2. Don’t be too irreplaceable
Most people fail at this. Of course, performing at your highest level regardless of the position you’re in is always the best idea. The key here is not to be seen as the only person capable of performing the necessary duties in the position that you want to move on from. If you do, your boss will conclude that promoting you isn’t worth the trouble (and risk) of finding someone to replace you. The best way to find a balance between doing your best and showing that you’re ready for more is by developing other people. As tempting as it is to hoard knowledge, don’t. Instead, make certain that there are others who know how to do important aspects of your job. Plus, teaching is a critical leadership skill. So, in addition to alleviating concerns about finding your replacement, you’ll demonstrate that you can handle the responsibility that comes with a more advanced position.
3. Demonstrate emotional intelligence (EQ)

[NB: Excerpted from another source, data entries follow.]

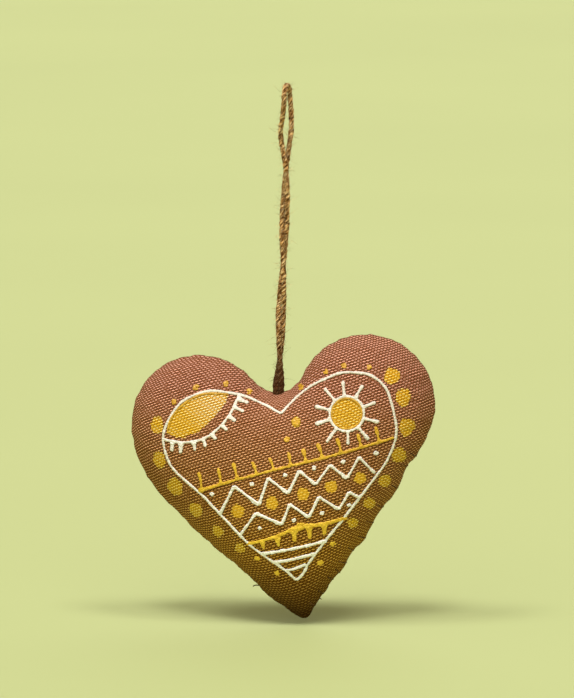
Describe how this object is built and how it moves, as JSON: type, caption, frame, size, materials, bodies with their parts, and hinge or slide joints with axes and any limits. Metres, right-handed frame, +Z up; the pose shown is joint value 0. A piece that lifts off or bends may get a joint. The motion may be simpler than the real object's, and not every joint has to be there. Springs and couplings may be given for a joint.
{
  "type": "fabric heart ornament",
  "caption": "Stuffed fabric heart with painted lines and dots on its front, hung from a loop of twisted jute twine.",
  "frame": {"origin": "inside of the top of the twine loop, where a hook or peg carries the ornament", "axes": "+Z up as it hangs; the painted front faces -Y; +X to the right as seen from the front; the seam lies in the plane Y = 0"},
  "size_m": [0.1118, 0.04, 0.1953],
  "materials": {
    "brown_linen": "matte plain-woven brown linen",
    "jute_twine": "matte hairy two-ply jute",
    "white_paint": "raised satin white fabric paint",
    "gold_paint": "raised satin yellow-gold fabric paint",
    "sewing_thread": "matte dark brown sewing thread"
  },
  "bodies": {
    "root": {"heart": "brown_linen", "hanging_twine": "jute_twine"}
  },
  "joints": []
}
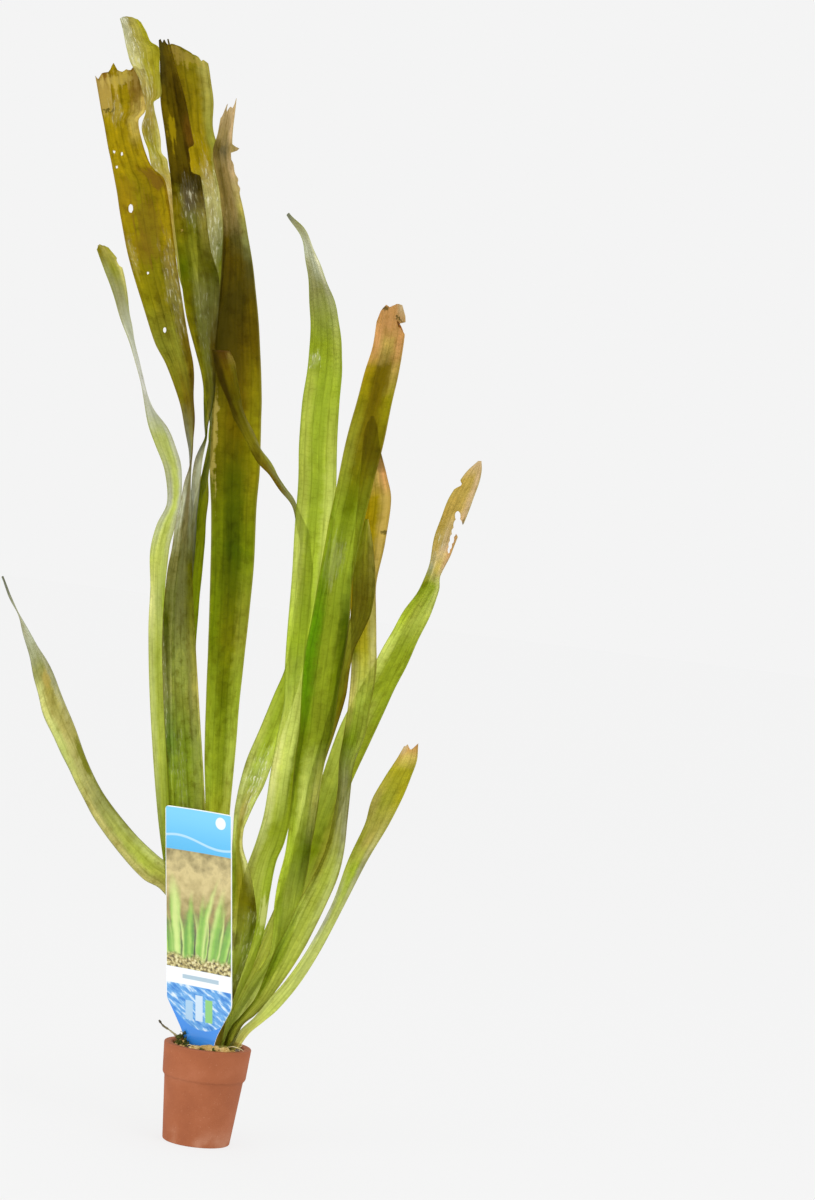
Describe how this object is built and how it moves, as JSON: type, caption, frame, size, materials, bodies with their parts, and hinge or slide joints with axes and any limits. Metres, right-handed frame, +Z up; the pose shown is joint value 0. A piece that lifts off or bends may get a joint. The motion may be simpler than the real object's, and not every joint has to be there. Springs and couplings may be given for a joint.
{
  "type": "potted vallisneria aquarium plant",
  "caption": "Tall strap-leaved aquarium plant in a small clay pot with a stick-in label; twisted, torn and browned leaves rise from one crown.",
  "frame": {"origin": "centre of the pot's flat base, where it rests", "axes": "+Z up along the pot's axis, -Y towards the viewer, +X to the viewer's right"},
  "size_m": [0.2307, 0.1071, 0.5595],
  "materials": {
    "pot": "matte",
    "growing_medium": "matte",
    "crown": "satin",
    "old_runner": "matte",
    "plant_label": "gloss",
    "leaf_far_left": "satin",
    "leaf_twisted_left": "satin",
    "leaf_broad_olive": "satin",
    "leaf_light_tall": "satin",
    "leaf_dark_tall": "satin",
    "leaf_olive_tall": "satin",
    "leaf_long_centre": "satin",
    "leaf_crossing": "satin",
    "leaf_bright_centre": "satin",
    "leaf_orange_tip": "satin",
    "leaf_ochre_tip": "satin",
    "leaf_hidden_brown": "satin",
    "leaf_torn_right": "satin",
    "leaf_short_right": "satin"
  },
  "bodies": {
    "root": {"pot": "pot", "growing_medium": "growing_medium", "crown": "crown", "old_runner": "old_runner", "plant_label": "plant_label", "leaf_far_left": "leaf_far_left", "leaf_twisted_left": "leaf_twisted_left", "leaf_broad_olive": "leaf_broad_olive", "leaf_light_tall": "leaf_light_tall", "leaf_dark_tall": "leaf_dark_tall", "leaf_olive_tall": "leaf_olive_tall", "leaf_long_centre": "leaf_long_centre", "leaf_crossing": "leaf_crossing", "leaf_bright_centre": "leaf_bright_centre", "leaf_orange_tip": "leaf_orange_tip", "leaf_ochre_tip": "leaf_ochre_tip", "leaf_hidden_brown": "leaf_hidden_brown", "leaf_torn_right": "leaf_torn_right", "leaf_short_right": "leaf_short_right"}
  },
  "joints": []
}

You might be able to get away with being a temperamental genius in entry-level positions, but you’ll never move past that without emotional intelligence. If you’re the type who’s prone to temper tantrums when things don’t go your way; losing your cool when people cross you; storming out of rooms, yelling; or going silent during conflict, you’re signaling to your boss that you don’t want a promotion. No boss wants to be known as the guy or gal who promoted a short-fused person. Once you’re promoted, your behavior is a reflection of the judgment of the person who promoted you. Show your boss that you have enough self-awareness to acknowledge your weaknesses and to work to improve them. This will prove you’re capable. Emotional self-control is the result of hard work, not an inherent skill.
4. Make certain you speak the company’s language
Bosses appreciate vision more than anything. They love it when you see what could be useful to the company over the long term and tell them about it in language they understand. As you move up in any company, your choice of language becomes increasingly important. It’s no longer enough to simply be an expert at what you do; you have to demonstrate that you understand how the work you do serves the business. That means learning the vocabulary of the executive team and your boss. Whether that’s KPIs, EBITA, profit margin, market share, failure rate, or what have you, know what the terms mean and why they’re important so that you can use them correctly when speaking with upper management. Speaking the right language will not only show that you’re interested in more than your current role, but it will also demonstrate your intelligence and fit within the company.
5. Don’t be afraid to ask for it
Not everybody wants to be promoted; some people are perfectly happy doing the same job for years on end. If you don’t tell your boss otherwise, he or she may assume that you’re one of them. When the time comes to show up in your boss’s office and say, “I’m interested in a promotion,” it’s important that you have something specific in mind—if not a specific job title, then at least a clear idea of what the responsibilities might include and how this ties in to your career goals. And, if the job requires skills you don’t have yet, outline your plan for acquiring them.
Bringing It All Together
You may not get the promotion you’re aiming for. If that happens, ask for feedback, but stay away from sour-grapes questions like “Why did you pick him and not me?” In fact, don’t speak about the person who got the promotion at all. Instead, ask which of the critical skills you lack and what you need to do to be ready for the next opportunity. Don’t argue; just listen, and ask thoughtful follow-up questions. Just make certain you follow through on the suggestions you’re given. If your boss suggests some things you can do to become more promotable and you don’t follow through, don’t expect to be considered the next time around.
Promotions don’t just happen, and they’re not a guaranteed result of high performance. That’s because you don’t get promoted as a reward for what you’ve already done. You get promoted because your boss thinks you have the potential to add more value in a larger role.